歓楽街の日常は、外から見る印象ほどキラキラはしていない。他の土地に住む人たちとは少し感覚や価値観がずれているかもしれないが、外から見たらそれがどんなにショッキングに見えても、歓楽街の彼ら・彼女らにとっては当たり前の日常なのだ。
二百万の入った封筒を持ち歩く女はこの街に腐るほどいる。死にたいと言う女の数と大体同じくらい。
「母が病気だ」という理由は、夜の仕事ではあまりに使い古された言い訳だ。母の病状が悪化し毎日病院に付き添わなくてはいけなくなったため、主人公は店を辞めるとき「母が病気だ」という事実をマネージャーに伝えたが、マネージャーは彼女の話を信じていないようだった。昼間の仕事なら「母が病気だ」という話を疑う上司はまずいないだろう。でも、これが彼女たちの"当たり前"なのだ。
印象的な人物に、エリという、作中ではすでに死んでいる友人がいる。彼女は賃貸マンションから飛び降りて自殺した。
ことあるごとに死にたいと口にする女で、友人たちの間では単に機嫌が悪いとか、悲しいことがあったとか、会いたいとかと同義にその言葉を受け取る習慣ができていた。
「私、今から死ぬって連絡きたよ、ほんとに死んだ日も」
「ああ。でもほんとに全然死ななかった日にも来てただろ。致し方なしだ」
この街では死さえ特別なことではない。人の生死さえも含めて、出来事全てをフラットに捉える目が、作品を一貫している。「元AV女優が書いた歌舞伎町の話」と思って読み始めたらおそらく拍子抜けするほど、静かな水面のような作品だ。
現実をフラットに見続ける主人公のかたわらで、病で弱って死んでいく母は、理想主義で浮世離れしたようなところがある。母は詩を書いていた。病院のベッドの上では詩が書けない。人生最後の詩を書き上げるために、母は娘の部屋へ来たのだ。
歓楽街の周縁にある部屋を、凡庸な病室よりは勝ると感じる母が、その感覚のまま死んでいくことを思うと、哀れにすら感じた。母はついに、彼女が望むような崇高な成功はおさめなかった。
美しくプライドが高く、浮世離れした母の人物像は、太宰治の『斜陽』に登場する母を彷彿とさせるものがある。本作の母は、未婚のまま主人公を育てた。主人公は十七歳で家を出た。それから全く連絡を取っていなかったわけではないし、病気が重くなってからはむしろ頻繁に連絡したり会ったりしていたが、母子の間にはどこか心理的な距離があった。
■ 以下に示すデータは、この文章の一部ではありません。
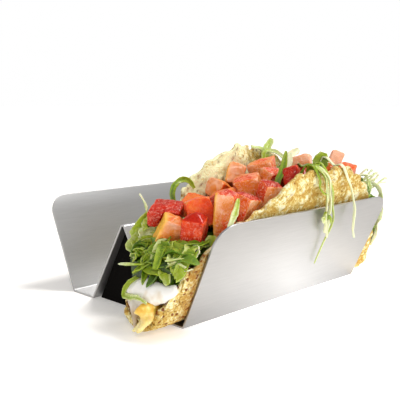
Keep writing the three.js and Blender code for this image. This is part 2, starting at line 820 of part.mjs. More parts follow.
/** Shreds of cheese that stick out of the two ends of the bed and droop. */
function cheeseShreds(grown = 0) {
  const sizes = [
    { x: 0, z: 3.6 },
    { x: 0.7, z: 3.2 },
    { x: 1, z: 1.6 },
  ];
  return [
    [[-58, -4, 8], [-63, -5, 10.6], [-66.6, -3.4, 10.4], [-67.6, -1.4, 8]],
    [[-58, -3, 6], [-63, -5.6, 8], [-66.6, -5, 5.4], [-68, -2.6, 2]],
    [[-57, -1, 5.6], [-62.6, -2.5, 5.8], [-65.6, -1.6, 3.4], [-67.4, 0.6, 1.6]],
    [[53, 1, 6], [57, 2, 8], [61.4, 3, 5.4]],
  ].map((points) => rope(points, sizes, { up: UP, steps: 5, sides: 6, flat: 0.85, grown }));
}

/** Cream that swells out over the spilling end, runs down it, and shows at the far end. */
function creamSpill(grown = 0) {
  const up = vector(-1, 0, 0.5);
  const lip = [
    [-59.6, -13, 17],
    [-61.4, -9, 14.8],
    [-62.2, -3, 14.4],
    [-61.4, 2.6, 14.6],
    [-58.6, 6.4, 15],
  ];
  const lipSizes = [
    { x: 0, z: 3.4 },
    { x: 0.3, z: 7.6 },
    { x: 0.65, z: 8 },
    { x: 1, z: 4 },
  ];
  const run = [[-58, 3, 12], [-62.4, 3.6, 10.2], [-64.6, 2.6, 7.8], [-65.4, 1.4, 4.6], [-66, 0.4, 1.6]];
  const runSizes = [
    { x: 0, z: 6 },
    { x: 0.5, z: 4 },
    { x: 1, z: 2 },
  ];
  const farSizes = [
    { x: 0, z: 4 },
    { x: 0.5, z: 7.6 },
    { x: 1, z: 4 },
  ];
  const shape = { up, flat: 0.72, grown };
  return [
    rope(lip, lipSizes, { ...shape, steps: 8, sides: 9 }),
    rope(run, runSizes, { ...shape, steps: 6, sides: 7 }),
    rope([[57, -7, 12], [58, 0, 11], [57, 7, 12]], farSizes, { ...shape, steps: 5, sides: 7 }),
  ];
}

// ---------- putting it together ----------

const join = (solids) => solids.reduce((whole, solid) => whole.add(solid));
const cut = (solid, others) => others.reduce((left, other) => left.subtract(other), solid);

/** The room that a layer takes up, with air over it and past its two ends. */
const layerSpace = (bottom, topWithAir) =>
  join(
    [-GAP, 0, GAP].map((dx) => layerSolid(bottom, topWithAir).translate([dx, 0, 0])),
  );

/** A layer with the pieces that stick out of it: only those are cut clear of the layer below. */
function heap(layer, pieces, below, around) {
  const clear = pieces.map((piece) => cut(piece, below));
  return largest(cut(join([layer, ...clear]), around));
}

const holder = holderSolid();
const shell = shellSolid();
const walls = [holderSolid(GAP), shellSolid(GAP)];

const cheese = heap(layerSolid(null, cheeseTop), cheeseShreds(), [], walls);
const cheeseBed = layerSpace(null, creamBottom);

const cream = heap(layerSolid(creamBottom, creamTop), creamSpill(), [cheeseBed], [
  ...walls,
  ...cheeseShreds(GAP),
]);
const creamBed = layerSpace(creamBottom, lettuceBottom);

const diceSpaces = [];
const dice = DICE.map((die, i) => {
  const piece = largest(cut(diceSolid(die, i + 1), [...walls, ...diceSpaces]));
  diceSpaces.push(diceSolid(die, i + 1, GAP));
  return piece;
});

const lettuce = heap(
  layerSolid(lettuceBottom, lettuceTop, { from: LETTUCE_FROM }),
  [...scatteredShreds(), ...hangingShreds(), ...spillingShreds(), ...topShreds(), ...farShreds()],
  [creamBed, cheeseBed],
  [...walls, ...diceSpaces, ...creamSpill(GAP), ...cheeseShreds(GAP)],
);

const finish = (color, roughness, metalness = 0) =>
  new THREE.MeshStandardMaterial({ color, roughness, metalness, flatShading: true });
const STEEL = finish(0xc9c8c6, 0.35, 1);
const TORTILLA = finish(0xe3c378, 0.75);
const CHEESE = finish(0xf0b93c, 0.5);
const CREAM = finish(0xf8f5ee, 0.35);
const LETTUCE = finish(0x86a53a, 0.55);
const TOMATO = finish(0xd8482f, 0.3);

const taco = new THREE.Group();
taco.name = "taco_in_holder";

/** Adds a solid to the taco as a named mesh. */
function addNode(name, solid, material) {
  const mesh = new THREE.Mesh(geometryOf(solid), material);
  mesh.name = name;
  taco.add(mesh);
}

addNode("holder", holder, STEEL);
addNode("shell", shell, TORTILLA);
addNode("cheese", cheese, CHEESE);
addNode("sour_cream", cream, CREAM);
addNode("lettuce", lettuce, LETTUCE);
dice.forEach((solid, i) =>
  addNode(`tomato_${String(i + 1).padStart(2, "0")}`, solid, TOMATO),
);

export default taco;
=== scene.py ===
"""Visible surfaces of a filled hard-shell taco standing in a folded steel taco holder.

Sizes are given in millimetres and meshes are made in metres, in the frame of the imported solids: +X runs
along the fold of the taco, from the end where the filling spills out, +Y from the outer plate of the holder
towards its middle ridge, and +Z up.
"""

import logging
import math
from collections.abc import Callable
from dataclasses import dataclass, field
from enum import Enum

import bpy
import numpy as np
from mathutils import Euler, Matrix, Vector


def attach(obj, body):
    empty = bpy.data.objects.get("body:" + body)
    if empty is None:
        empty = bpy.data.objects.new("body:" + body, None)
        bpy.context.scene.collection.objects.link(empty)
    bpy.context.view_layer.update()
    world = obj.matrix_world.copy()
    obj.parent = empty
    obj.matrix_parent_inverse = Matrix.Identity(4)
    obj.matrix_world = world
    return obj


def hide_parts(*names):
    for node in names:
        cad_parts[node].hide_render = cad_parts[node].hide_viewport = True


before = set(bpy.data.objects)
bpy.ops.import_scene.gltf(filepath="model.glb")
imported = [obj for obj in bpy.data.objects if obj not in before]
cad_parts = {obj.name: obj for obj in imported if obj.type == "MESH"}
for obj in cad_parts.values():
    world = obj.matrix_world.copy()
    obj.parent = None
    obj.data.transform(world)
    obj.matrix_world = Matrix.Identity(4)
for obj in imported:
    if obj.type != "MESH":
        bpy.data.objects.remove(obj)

log = logging.getLogger("taco")

MM = 0.001
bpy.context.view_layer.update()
Triple = tuple[float, float, float]


# ---------- numbers ----------


CELL_WEIGHTS = np.array([12.9898, 78.233, 37.719])  # any three unlike numbers
CELL_SPREAD = 43758.5453  # large, so that cells side by side get unlike numbers


def smooth(t: np.ndarray | float) -> np.ndarray:
    """Rises from 0 to 1 as t does, level at both ends."""
    t = np.clip(t, 0.0, 1.0)
    return t * t * (3.0 - 2.0 * t)


def rise(values: np.ndarray | float, start: float, over: float) -> np.ndarray:
    """0 for values up to a start, rising smoothly to 1 over a length past it."""
    return smooth((values - start) / over)


def lerp(a: float, b: float, t: float) -> float:
    """Value a share t of the way from a to b."""
    return a + (b - a) * t


def lumps(u: np.ndarray, v: np.ndarray, size: float) -> np.ndarray:
    """Soft lumps over a surface, between -1 and 1.

    Args:
        u: Place along the surface, in mm.
        v: Place across it, in mm.
        size: How far apart the lumps are, in mm.

    Returns:
        The height of the lumps at each place.
    """
    k = 2.0 * math.pi / size
    first = np.sin(k * u + 1.3 * np.sin(k * 0.6 * v))
    second = np.sin(k * 0.9 * v + 0.7 + 1.1 * np.sin(k * 0.7 * u + 2.0))
    return 0.5 * first + 0.5 * second


def chance(cells: np.ndarray, seed: float) -> np.ndarray:
    """A repeatable number from 0 to 1 for each whole-numbered cell, given one a row."""
    mixed = np.sin(cells @ CELL_WEIGHTS[: cells.shape[-1]] + seed) * CELL_SPREAD
    return mixed - np.floor(mixed)


def uneven(places: np.ndarray, size: float, seed: float = 0.0) -> np.ndarray:
    """Smooth random heights between -1 and 1.

    Args:
        places: Points in mm, one a row.
        size: How far apart the bumps are, in mm.
        seed: Picks another pattern.

    Returns:
        The height at each point.
    """
    scaled = np.asarray(places, float) / size
    cells = np.floor(scaled)
    part = smooth(scaled - cells)
    total = np.zeros(len(scaled))
    for corner in np.ndindex(*(2,) * scaled.shape[1]):
        share = np.prod(np.where(np.array(corner) == 1, part, 1.0 - part), axis=1)
        total += share * (2.0 * chance(cells + corner, seed) - 1.0)
    return total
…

何より、母はかつて、主人公の腕に火傷を負わせたことがある。火傷の痕を隠すために、主人公は大きな刺青を入れている。この母子の微妙な距離感は、あらすじで簡潔に説明できるものではない。実際に作品を読んで感じてほしい。
「時間がなくなっちゃった。もう本当に。教えてあげなくちゃいけないことがたくさんある気がするのに」
部屋で主人公にそう言った母。その真意は何だったのだろう。
小説は作者自身の話ではなくあくまでフィクションだが、作者自身の体験と全く無関係だというわけでもないだろう。鈴木さんの実の母はどんな方だったのだろうか。
鈴木さんの母は、児童文学研究家・翻訳家の灰島かりさんだ。2016年に胃がんで亡くなっている。灰島さんは、鈴木さんがAVに出演していたことを知って、こう言ったそうだ。
「私はあなたが詐欺で捕まってもテロで捕まっても全力で味方するけど、AV女優になったら味方はできない」
(鈴木涼美『愛と子宮に花束を ~夜のオネエサンの母娘論~』より)
また鈴木さんは自身のブログで、母・灰島さんをこのように振り返っている。
最期まで私の間違いを指摘し
最期まで私を世界で一番愛してると言っていました。
(中略)
包み込むような生やさしいものでなく、
散弾銃で打ち込むような愛情の持ち主でした。
(鈴木涼美オフィシャルブログ「母の葬儀」より)
歓楽街の暮らしだけでなく、本作に描かれている母と娘の関係性の機微も、きっと極限のリアルだ。
灰島さんは生前、鈴木さんに「入れ込んで書いたものと器用さで書いたものの違いはわかる?」と議論を投げかけていたそうだ。本作はきっと、鈴木さんが母親に胸を張って見せられる「入れ込んで書いた」作品に違いない。